My biggest mistake as an advocate and an ally, and probably as a human being, was not to acknowledge my privilege sooner.

This prevented me from seeing the depth of the marginalization and oppression of others.

Though I have so much to learn, I have come to understand a few things…

  • I have never been told that the United States Constitution considers me 3/5 of a human being. I am white.
  • I have not had to deal with a history where my people were bought, sold, and horrifically abused. I am white.
  • I can move about the day without fear of harassment assault or rape. I am male. I am straight.
  • I have never felt responsible to prevent my own rape. I am not focused on how I should behave, where I should walk and when, and how to protect my drink from date-rape drug. I am male. And even though I am male, I’m told virtually nothing in regard to rape, including not to rape.
  • I am considered dignified as I grow old, not “no longer attractive.” I am male.
  • My basic human rights, including the right to marriage, jobs, or even housing, are not “up for grabs” in a dominant cultural conversation. I am straight.
  • I have never been called an abomination to God condemned to hell. I am straight.
  • I don’t wear a scarlet letter—LGBTQ—that identifies me as different, flawed or less than. I am straight.
  • I have never felt that my very presence makes others uncomfortable. I am white. I am straight.
  • I have never been afraid law enforcement would suspect me, harass me, or shoot me, based solely on my appearance. I am white.
  • I have never felt disgusting in church, and my mere presence does not create controversy in church. I am straight.
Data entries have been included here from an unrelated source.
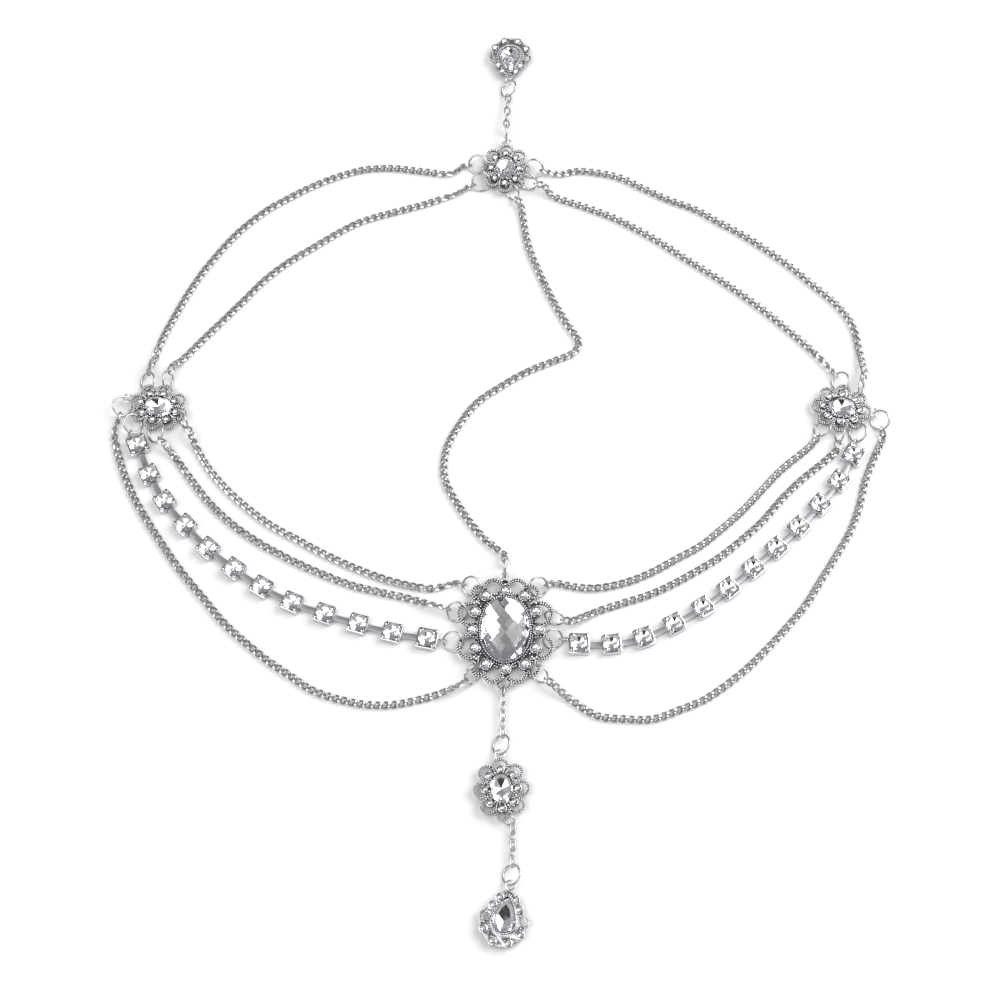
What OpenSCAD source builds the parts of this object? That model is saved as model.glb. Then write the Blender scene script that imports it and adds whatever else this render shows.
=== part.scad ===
// Draping headdress of curb chains, claw-cup chains and pierced stone medallions, laid out flat.
// Millimetres, +Z up, +Y to the drop at the back of the head, the origin on the floor under the middle.

/* [Main stones] */
// Length of the oval centre stone
centre_stone_l = 18; // [17.6:0.1:18]
// Width of the oval centre stone
centre_stone_w = 13; // [12.6:0.1:13]
// Length of the oval stone in each flower
flower_stone_l = 8; // [7.6:0.1:8]
// Width of the oval stone in each flower
flower_stone_w = 6; // [5.6:0.1:6]
// Length of the pear stone in each drop
pear_stone_l = 9; // [8.6:0.1:9]
// Width of the pear stone in each drop
pear_stone_w = 6; // [5.6:0.1:6]

/* [Small stones] */
// Diameter of the round stones about the centre stone
centre_accent_d = 2.5; // [2.3:0.1:2.6]
// Diameter of the round stones in flowers and drops
accent_d = 1.5; // [1.3:0.1:1.5]
// Diameter of the round stones in the claw cups
cup_stone_d = 4.7; // [4.6:0.05:4.7]

/* [Castings] */
// Thickness of the pierced lobes and petals
lobe_t = 0.6; // [0.5:0.05:0.6]
// Top of the bezel wall above the floor
bezel_top = 2.9; // [2.7:0.1:3]
// Thickness of the bezel wall round the centre stone
bezel_t = 0.6; // [0.5:0.05:0.7]
// Thickness of the bezel wall in flowers and drops
small_bezel_t = 0.35; // [0.3:0.05:0.35]

/* [Chains and rings] */
// Outside diameter of the jump rings
ring_d = 6; // [5.95:0.05:6]
// Wire of the jump rings
ring_wire = 0.6; // [0.55:0.05:0.6]
// Width of the long curb chains as they lie
chain_w = 2.2; // [1.8:0.1:2.3]
// Thickness of the long curb chains as they lie
chain_t = 1.5; // [1.3:0.1:1.6]

/* [Claw cups] */
// Side of the square cups
cup_side = 5.2; // [5.1:0.1:5.3]
// Side of the cup at each end of a cup chain
end_cup_side = 5.6; // [5.5:0.1:5.7]
// Width of the flat bars between the cups
bar_w = 1.6; // [1.4:0.1:1.6]

/* [Hidden] */
$fn = 48;

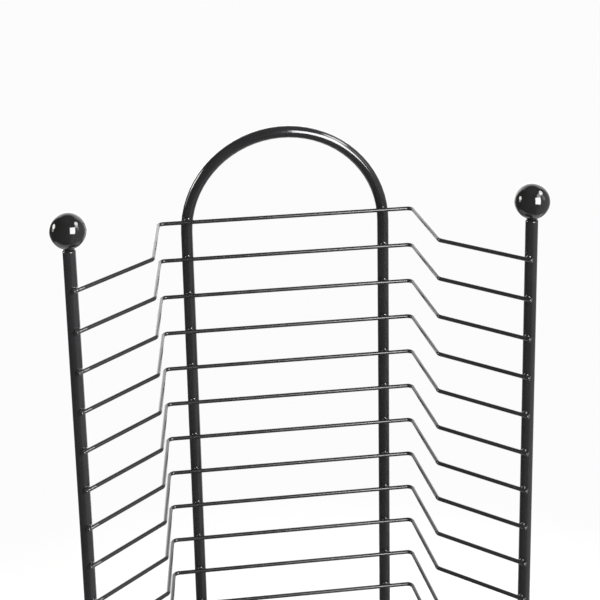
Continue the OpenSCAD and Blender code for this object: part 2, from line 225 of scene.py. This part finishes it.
def nylon(name):
    m, g = new_material(name)
    p = object_coords(g)
    cloud = g.noise(p, 120.0, 3.0, 0.6)
    grain = g.noise(p, 2400.0, 2.0, 0.6)
    col = g.mix(g.ramp(cloud, 0.3, 0.7), (0.78, 0.76, 0.69, 1), (0.86, 0.85, 0.80, 1))
    bsdf = g("ShaderNodeBsdfPrincipled", {
        "Base Color": col, "Roughness": g.ramp(cloud, 0.3, 0.7, 0.38, 0.5), "Subsurface Weight": 0.25,
        "Subsurface Radius": (0.002, 0.0018, 0.0014), "Subsurface Scale": 1.0,
        "Normal": g.bump(grain, 0.00002, 0.7)})
    finish_material(g, bsdf)
    return m


def black_plastic(name, base, rough, coat):
    """moulded black plastic: tiny ripple, hairline handling marks"""
    m, g = new_material(name)
    p = object_coords(g)
    slow = g.noise(p, 60.0, 2.0, 0.5)
    hair = g.noise(g("ShaderNodeMapping", {"Vector": p, "Rotation": (0.4, 0.9, 0.3),
                                           "Scale": (300.0, 5200.0, 900.0)}).outputs[0], 1.0, 3.0, 0.65)
    grain = g.noise(p, 3000.0, 2.0, 0.55)
    marks = g.ramp(hair, 0.66, 0.76)
    col = g.mix(g.ramp(slow, 0.3, 0.7), grey(base * 0.85, 1.05), grey(base * 1.18, 1.05))
    col = g.mix(g.math("MULTIPLY", marks, 0.10), col, grey(0.05))
    rr = g.math("ADD", g.ramp(slow, 0.3, 0.7, rough * 0.85, rough * 1.2), g.math("MULTIPLY", marks, 0.05))
    b = g.bump(slow, 0.00001, 1.0)
    b = g.bump(grain, 0.0000015, 0.6, b)
    bsdf = g("ShaderNodeBsdfPrincipled", {
        "Base Color": col, "Roughness": rr, "IOR": 1.52, "Normal": b, "Coat Weight": coat, "Coat Roughness": 0.04})
    finish_material(g, bsdf)
    return m


def rubber(name):
    m, g = new_material(name)
    p = object_coords(g)
    cloud = g.noise(p, 200.0, 3.0, 0.6)
    grain = g.noise(p, 1800.0, 3.0, 0.6)
    col = g.mix(g.ramp(cloud, 0.35, 0.7), grey(0.018), grey(0.034))
    bsdf = g("ShaderNodeBsdfPrincipled", {"Base Color": col, "Roughness": g.ramp(cloud, 0.3, 0.7, 0.62, 0.82),
                                          "IOR": 1.45, "Normal": g.bump(grain, 0.00005, 0.8)})
    finish_material(g, bsdf)
    return m


MATERIALS = {
    "frame_enamel": enamel("frame_enamel", 0.0092, 0.105, 1.0),
    "wire_enamel": enamel("wire_enamel", 0.0095, 0.23, 0.5, dust=0.03, ior=1.50),
    "finial_black": black_plastic("finial_black", 0.0062, 0.075, 0.0),
    "base_powder_coat": powder_coat("base_powder_coat", 0.0120, 0.46),
    "zinc_steel": zinc("zinc_steel"),
    "bearing_steel": polished_steel("bearing_steel"),
    "nylon": nylon("nylon"),
    "cap_plastic": black_plastic("cap_plastic", 0.013, 0.38, 0.0),
    "foot_rubber": rubber("foot_rubber"),
}
slot_of = {s["node"]: s["material_slot"] for s in frame["record"]["subparts"]}
for name, ob in nodes.items():
    ob.data.materials.clear()
    ob.data.materials.append(MATERIALS[slot_of[name]])


# ---------------------------------------------------------------- welds
def box_mm(node):
    lo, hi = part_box(node)
    return np.array(lo) * 1000.0, np.array(hi) * 1000.0


WIRES = sorted(n for n in nodes if n.startswith("shelf_wire_"))
post_lo, post_hi = box_mm("front_post_right")
POST = np.array([(post_lo[0] + post_hi[0]) / 2, (post_lo[1] + post_hi[1]) / 2])
arch_lo, arch_hi = box_mm("rear_arch")
ROD_R = (arch_hi[1] - arch_lo[1]) / 2
LEG = np.array([arch_hi[0] - ROD_R, (arch_lo[1] + arch_hi[1]) / 2])
levels = []
for w in WIRES:
    lo, hi = box_mm(w)
    levels.append((lo[2] + hi[2]) / 2)


def wire_radius():
    """half the height of the straight back run, away from its bends"""
    co = np.array([v.co for v in nodes[WIRES[0]].data.vertices], float) * 1000.0
    back = co[co[:, 1] > co[:, 1].max() - 0.5]
    tip = co[co[:, 1] < co[:, 1].min() + 1.5]
    return float(round(min(np.ptp(tip[:, 2]), np.ptp(back[:, 2])) / 2, 2)) or 1.0


WIRE_R = wire_radius()
ARCH_R = LEG[0]                             # radius of the arch's centre line
ARCH_Z = arch_hi[2] - ROD_R - ARCH_R        # height at which the legs run into the arch


def wire_end():
    """end centre and outward direction of the right-hand end of a shelf wire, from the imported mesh, in mm"""
    co = np.array([v.co for v in nodes[WIRES[0]].data.vertices], float) * 1000.0
    z = levels[0]
    right = co[co[:, 0] > LEG[0] + 8]
    # the end face is the ring of points nearest the post's front
    far = right[np.argsort(right[:, 1])][:1][0]
    ring = right[np.linalg.norm(right - far, axis=1) < 2 * WIRE_R + 0.05]
    d_guess = None
    centre = np.array([(ring[:, 0].min() + ring[:, 0].max()) / 2, (ring[:, 1].min() + ring[:, 1].max()) / 2, z])
    flat = ring[:, :2] - centre[:2]
    u, s, vt = np.linalg.svd(flat - flat.mean(0))
    across = vt[0]
    d = np.array([across[1], -across[0]])
    if d[1] > 0:
        d = -d
    return centre[:2], d


END, END_DIR = wire_end()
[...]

Even as I write this I realize that I still don’t really get it. And the list could go on and on and on… I haven’t even touched the privilege of being cisgender, able-bodied, able-minded.

All I know is that I seek to understand. I am open to whatever I need to see and imprint in the deepest places of my heart. Privilege is so engrained in how we were raised, passive and aggressive, spoken and unspoken, and in the very heart and structure of our country and our lives.

I have seen many other straight white males—fellow pastors, family, friends—who still deny their privilege. The denial alone confirms it. To let into our brains some idea of our privilege requires us to do something about it.

As straight white male I was blind, I am still blind. But I am willing to see, and that has changed my heart. I trust those who confront me.

Even though I don’t fully understand my privilege, I know it’s there.

I want to learn, I want to see.

If we let ourselves continue to experience privilege uncritically, we are complicit in perpetuating oppression and all the natural consequences. If we deny it and decide to do nothing, we actively support bigotry.

If you don’t want that, you must change.

If you don’t know how, you must ask.

If you’re feeling nervous, scared, dazed, or confused, it’s okay… welcome to a conscious life.